Perbedaan itu bukan untuk saling dikalahkan, tapi justru untuk disyukuri dan dimanfaatkan.

Yang namanya persamaan gender, bukan berarti menyamakan standar dengan pria. Sebenarnya aku tidak memiliki latar belakang yang cukup untuk membuat sebuah teori mengenai persamaan gender. Aku hanya bisa berbicara sesuai yang aku tahu dan yang aku rasakan.

Bagiku, persamaan gender ini berdasar pada pilihan dan persamaan kesempatan.
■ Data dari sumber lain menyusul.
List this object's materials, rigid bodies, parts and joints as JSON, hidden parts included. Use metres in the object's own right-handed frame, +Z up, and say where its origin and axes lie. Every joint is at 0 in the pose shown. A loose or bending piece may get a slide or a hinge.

Persamaan kesempatan apa? Ya persamaan kesempatan bahwa perempuan dan laki-laki memiliki kesempatan yang sama. Bukan perempuan memiliki kesempatan yang sama dengan laki-laki. Baik dari segi belajar, dari segi bekerja, ataupun dari segi penolakan itu sendiri.

Kalau mau lebih adil lagi, ini berarti laki-laki juga boleh memiliki kesempatan yang sama. Kalau perempuan boleh memilih karir, boleh dong laki-laki memilih jadi bapak rumah tangga? Kalau perempuan dapat cuti hamil, laki-laki boleh dapat cuti karena menjadi bapak, enggak? Aku pernah dengar, di beberapa negara ada cuti untuk bapak yang baru memiliki anak.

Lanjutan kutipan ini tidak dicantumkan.